Our entertainment is derived from the fact that they do just that with monotonous regularity.

A face-off is signalled by a warning shriek. This is followed by major posturing as the two male combatants stare each other down and try to look as tall and imposing as possible. It is essential at this stage that a bird does not turn its back as this action will precipitate an attack, which takes place when one bird is able to get the jump on the other – literally.
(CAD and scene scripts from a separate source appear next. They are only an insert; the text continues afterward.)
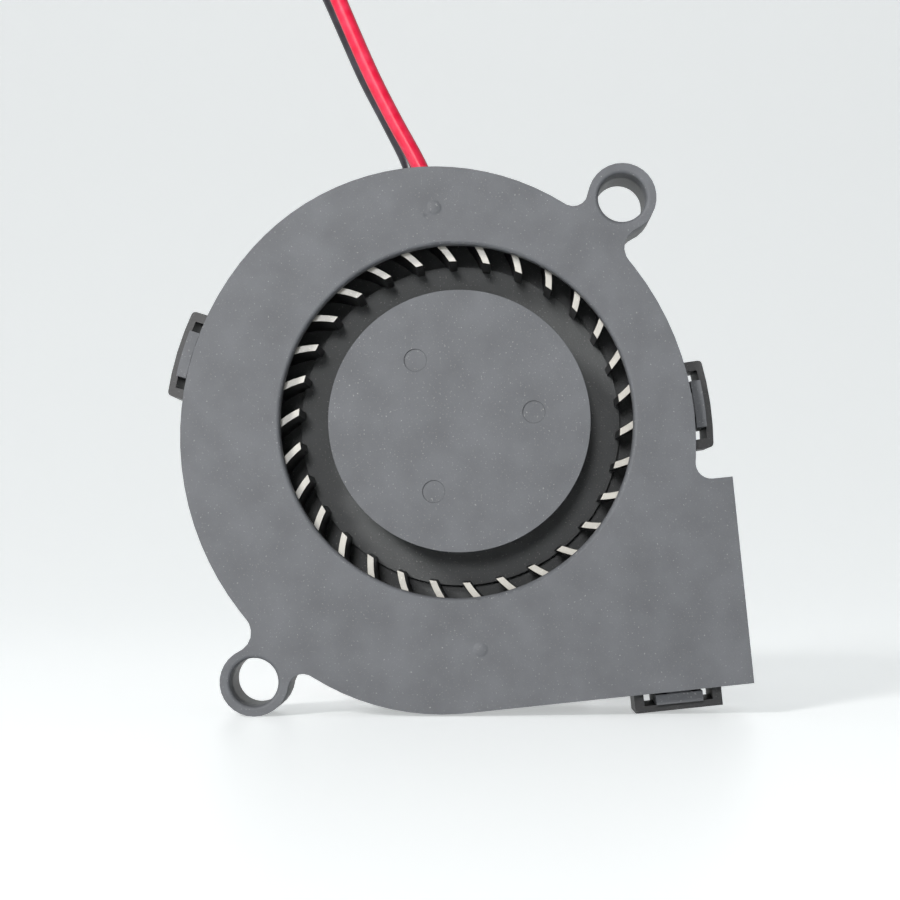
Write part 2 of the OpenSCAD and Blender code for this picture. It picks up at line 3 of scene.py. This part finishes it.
import bmesh
import bpy
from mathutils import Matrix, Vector


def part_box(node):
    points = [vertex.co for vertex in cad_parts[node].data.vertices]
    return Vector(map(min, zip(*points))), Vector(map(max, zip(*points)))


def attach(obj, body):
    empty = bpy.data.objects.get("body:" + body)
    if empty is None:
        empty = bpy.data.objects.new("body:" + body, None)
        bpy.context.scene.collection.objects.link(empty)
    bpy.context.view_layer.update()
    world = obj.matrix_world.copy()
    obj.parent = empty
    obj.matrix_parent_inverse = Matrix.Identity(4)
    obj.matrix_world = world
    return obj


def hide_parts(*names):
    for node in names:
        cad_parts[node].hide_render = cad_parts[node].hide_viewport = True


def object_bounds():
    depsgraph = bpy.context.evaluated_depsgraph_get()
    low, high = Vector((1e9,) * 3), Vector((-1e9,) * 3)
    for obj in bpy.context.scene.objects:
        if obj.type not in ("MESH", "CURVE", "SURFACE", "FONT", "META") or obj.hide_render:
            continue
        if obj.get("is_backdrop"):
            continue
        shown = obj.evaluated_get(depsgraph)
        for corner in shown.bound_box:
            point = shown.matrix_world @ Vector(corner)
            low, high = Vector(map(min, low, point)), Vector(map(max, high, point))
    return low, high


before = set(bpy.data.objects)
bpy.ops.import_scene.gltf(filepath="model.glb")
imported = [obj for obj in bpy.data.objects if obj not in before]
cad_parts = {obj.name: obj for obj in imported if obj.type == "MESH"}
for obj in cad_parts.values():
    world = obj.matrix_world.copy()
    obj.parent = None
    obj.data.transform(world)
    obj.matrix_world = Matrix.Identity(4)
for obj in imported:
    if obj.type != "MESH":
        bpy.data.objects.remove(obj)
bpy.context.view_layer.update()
scene = bpy.context.scene
scene.view_settings.view_transform = "Standard"

# ---- camera ----
# The blower is seen from 20 cm in front of its inlet, square on, with the lens a little
# above the table. The lens is shifted up, so that the inlet face keeps its true shape.
MM = 0.001
FRONT_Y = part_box("front_cover")[0][1]

camera = bpy.data.objects.new("camera", bpy.data.cameras.new("camera"))
scene.collection.objects.link(camera)
scene.camera = camera
camera.data.sensor_width = 36
camera.data.lens = 86
camera.data.clip_start = 0.01
camera.data.clip_end = 20
camera.data.shift_x = -0.042
camera.data.shift_y = 0.104
camera.location = (2.6 * MM, FRONT_Y - 0.2, 16.1 * MM)
camera.rotation_euler = (math.radians(90), 0, 0)

# ---- leads ----
# Two stranded copper leads in smooth extruded insulation, red and black. They are soldered to
# the motor's board, leave through a hole in the scroll's wall side by side, and their spare
# length is wound into a coil each, one on the other, behind the blower.
LEAD_D = 1.6 * MM
COIL_AT = (1, 24)
COIL_R = 9.2
COIL_TURNS = 2.25
RED_ROUTE = [
    (-0.9, 5.3, 37), (-1.2, 5.9, 39.4), (-1.8, 6.2, 43.4), (-2.4, 6, 47.4), (-3.1, 5.4, 50.8),
    (-4.3, 5.2, 53.7), (-6.6, 5.2, 57.9), (-8.7, 5.2, 62), (-10.5, 5.2, 66), (-12.2, 5.2, 70),
    (-13.6, 5.3, 73.4), (-15.1, 6.5, 77), (-16.1, 9.4, 79.9), (-16.5, 13.5, 81), (-16.1, 17.6, 79.9),
    (-15.1, 20.6, 77), (-13.6, 21.7, 73.5), (-11.9, 21.8, 69.6), (-10, 21.8, 65.4), (-7.7, 21.8, 61),
    (-5.6, 21.7, 56.6), (-4.6, 21.4, 52), (-4.5, 20.8, 47), (-4.9, 20, 41.8), (-5.6, 19, 36.5),
    (-6.3, 18, 31.3), (-7, 16.9, 26.3), (-7.7, 16, 21.6), (-8.1, 15.7, 17.6), (-8.2, 16.7, 14),
    (-8.2, 18.9, 11.4), (-8.2, 21.6, 10.4)
]
BLACK_ROUTE = [
    (-2.6, 5.3, 36.7), (-2.9, 5.9, 39.2), (-3.5, 6.2, 43.2), (-4.1, 6.2, 47.1), (-4.6, 6.2, 50.9),
    (-5.2, 6.7, 53.9), (-7.2, 6.8, 58), (-9.4, 6.8, 62.2), (-11.2, 6.8, 66.2), (-12.9, 6.8, 70.1),
    (-14.2, 7, 73.3), (-15.3, 8.1, 76.1), (-16.1, 10.4, 78.3), (-16.4, 13.4, 79.2),
    (-16, 16.4, 78.2), (-15.1, 18.9, 75.9), (-13.7, 19.9, 72.9), (-11.9, 20, 69), (-10, 20, 64.9),
    (-7.7, 20, 60.7), (-5.6, 19.9, 56.3), (-4.6, 19.6, 51.7), (-4.5, 18.9, 46.6), (-4.8, 18, 41),
    (-5.4, 16.8, 35), (-6.2, 15.5, 29), (-6.9, 14.2, 23.2), (-7.6, 13.1, 17.8), (-8.1, 12.7, 13),
    (-8.2, 13.4, 9.2), (-8.2, 15.5, 6.3), (-8.2, 18.5, 5)
]
RED_TAIL = [
    (4, 33.2, 6.6), (7, 33.2, 6.3), (10, 32.8, 5), (13, 32.2, 3.5), (15.8, 31.95, 2.9),
    (18.5, 31.95, 2.9)
]
BLACK_TAIL = [
    (4.5, 33.2, 1.2), (8, 33.5, 1.5), (11.5, 34.2, 2.4), (15, 34.45, 2.9), (18.5, 34.45, 2.9)
]


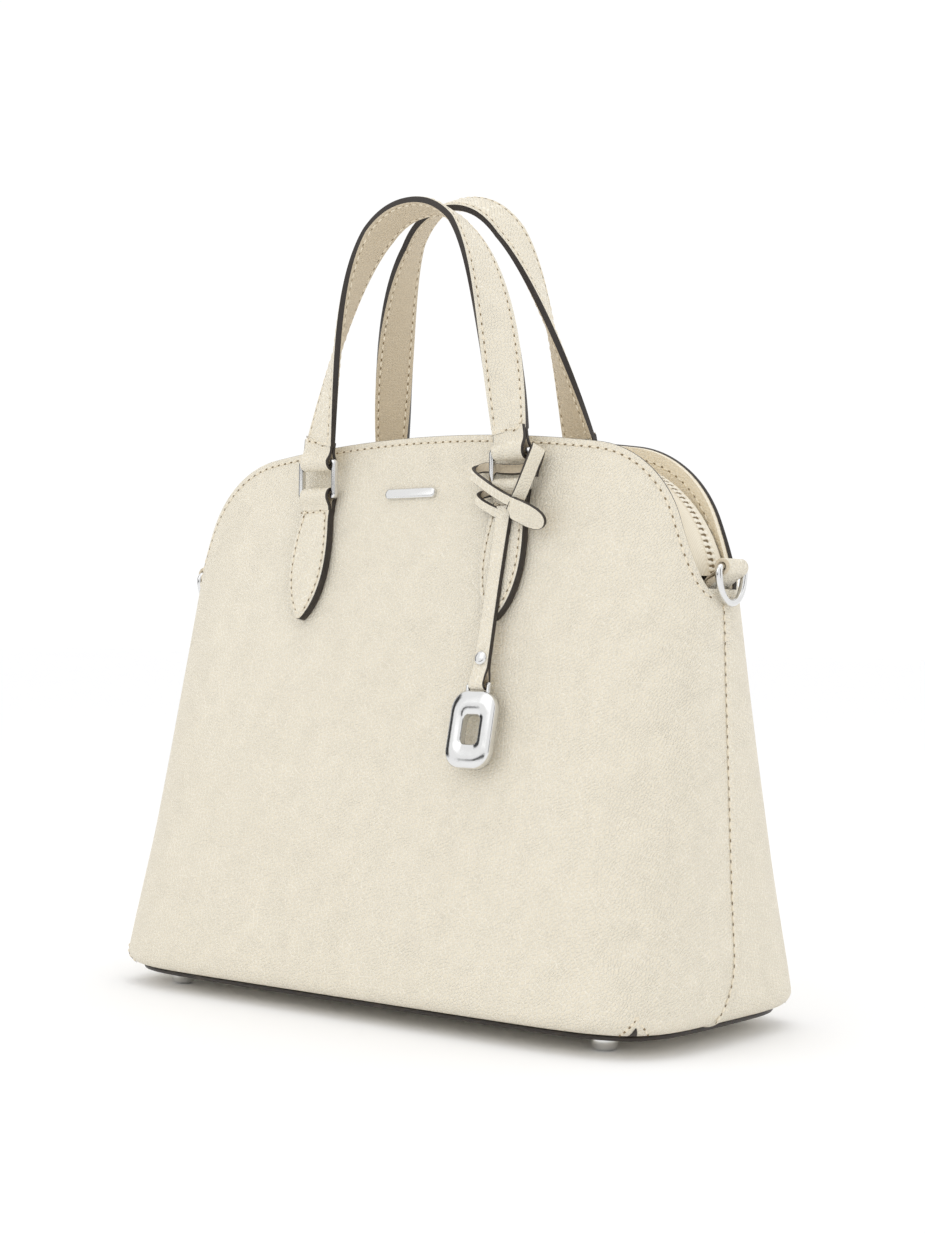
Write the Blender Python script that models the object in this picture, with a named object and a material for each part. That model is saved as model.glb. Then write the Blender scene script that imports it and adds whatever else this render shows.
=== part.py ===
"""Soft leather shopper bag with a domed zip top, two twisted carrying handles on rectangular
rings, end loops with D-rings, a studded base and a hanging tag.

Metres, +Z up. The origin is the middle of the base on the ground. The front faces -Y.
"""
import math

import bmesh
import bpy
from mathutils import Matrix, Vector
from mathutils.geometry import interpolate_bezier

# Whole bag
BASE_WIDTH = 0.3503
BASE_DEPTH = 0.1613
BODY_HEIGHT = 0.2845
MOUTH_DEPTH = 0.0365
END_INSET = 0.00985
END_DROP = 0.077
END_SPAN = 0.024
BASE_POWERS = (9.5, 4.7)
TOP_POWERS = (3.2, 2.65)

# Top edge of the two big panels: one wide arc, two shoulder arcs, two straight sides
TOP_ARC_RADIUS = 0.763
SHOULDER_SPAN = 0.0595
SHOULDER_RADIUS_SHARE = 0.975

# Leather and cloth
PANEL_THICKNESS = 0.0024
FACING_THICKNESS = 0.0014
LINING_THICKNESS = 0.0008
BASE_PANEL_THICKNESS = 0.0024
BOARD_THICKNESS = 0.0020
FACING_DEPTH = 0.0325
FACING_OVERLAP_GAP = 0.002
BOTTOM_ROLL = 0.008
BOTTOM_FLANGE = 0.007

# Clearances between pieces that touch
FIT_GAP = 0.0003
CLOTH_GAP = 0.0006
RUNNING_GAP = 0.0003

# Feet
FOOT_END_INSET = 0.039
FOOT_SIDE_INSET = 0.0305
FOOT_HEIGHT = 0.0070
FOOT_RADIUS = 0.0065
FOOT_FLAT_RADIUS = 0.0042
SHANK_RADIUS = 0.0020
WASHER_RADIUS = 0.0045
WASHER_THICKNESS = 0.0008

# Zip
ZIP_RECESS = 0.009
ZIP_SHOULDER_SHARE = 1.06
ZIP_END_ANGLE = math.radians(73)
BEAD_HALF_WIDTH = 0.0029
BEAD_THICKNESS = 0.0024
TAPE_THICKNESS = 0.0009
TAPE_GAP = 0.0009
SLIDER_LENGTH = 0.011
SLIDER_SHELL = 0.0012
SLIDER_FLANGE = 0.0009
SLIDER_FLANGE_DROP = 0.0008
SLIDER_END_GAP = 0.0042
ARCH_WINDOW_LENGTH = 0.0054
ARCH_WINDOW_HEIGHT = 0.0026
ARCH_THICKNESS = 0.0011
ARCH_WIDTH = 0.0022
PULLER_BAR = 0.0014
PULLER_HOLE_LENGTH = 0.0046
PULLER_HOLE_WIDTH = 0.0034
PULLER_WIDTH = 0.008
PULLER_LENGTH = 0.026

# Handles and their rings
HANDLE_SPACING = 0.126
FRONT_HANDLE_REACH = 0.1255
BACK_HANDLE_REACH = 0.1340
FRONT_HANDLE_LEAN = math.radians(1.8)
BACK_HANDLE_LEAN = math.radians(10.5)
STRAP_WIDTH = 0.019
STRAP_THICKNESS = 0.004
STRAP_EDGE = 0.0009
LEG_LEAN = math.radians(9)
LEG_REACH_SHARE = 0.70
CROWN_REACH_SHARE = 0.26
TWIST_LENGTH = 0.118
CROWN_TURN = math.radians(100)
RING_BAR_HEIGHT = 0.0026
RING_BAR_DEPTH = 0.0034
RING_SIDE_GAP = 0.0006
RING_WINDOW_HEIGHT = 0.015
RING_CORNER = 0.0022
RING_EDGE = 0.0005
RING_PIVOT_DROP = 0.0285
EYE_WALL = 0.0020

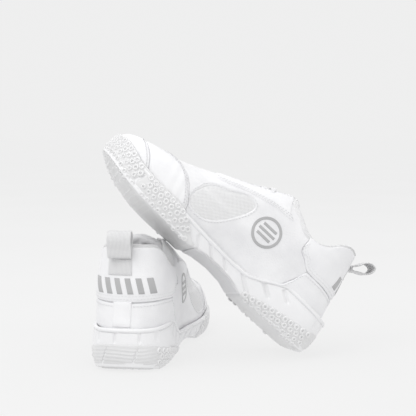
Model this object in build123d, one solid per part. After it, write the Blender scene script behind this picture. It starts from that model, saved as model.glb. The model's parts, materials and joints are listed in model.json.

They use their powerful clawed feet to rake and slash at each other from a height, and will kill without compunction if the opportunity arises.
Pukeko picking over the carcass of a bird that crossed the line
However, they will also retreat swiftly if it looks as though ‘collateral damage’ is possible, so most fights are just hot air and noise.

Retreats usually involve a show of studied indifference, but from an imagined position of strength. Typically a pukeko will show its rear end to an opponent while pretending to look at the ground for food, but its wing feathers will be fluffed up and tucked back in order to make the bird look as intimidating as it can manage. Size is everything in this game.

Clan loyalties are strong and any altercation will bring the cuzzies rushing over to see if they can get a shot in at a turned enemy back. This is why I think the civil union birds are bound to fail – it is only a matter of time until the eastsiders grow sufficiently to outnumber them.

I watched an unfortunate Grey Heron land close to the boundary of the Workshop Pukekos and almost immediately he was attacked by one of their larger males. Normally this would mean a hasty retreat, but for some reason the heron did not move fast enough and within seconds he was encircled by pukekos, all squawking and looking for an easy hit.

Substitute a few Year 10s for these belligerent birds and it could all have taken place in any school ground in the country.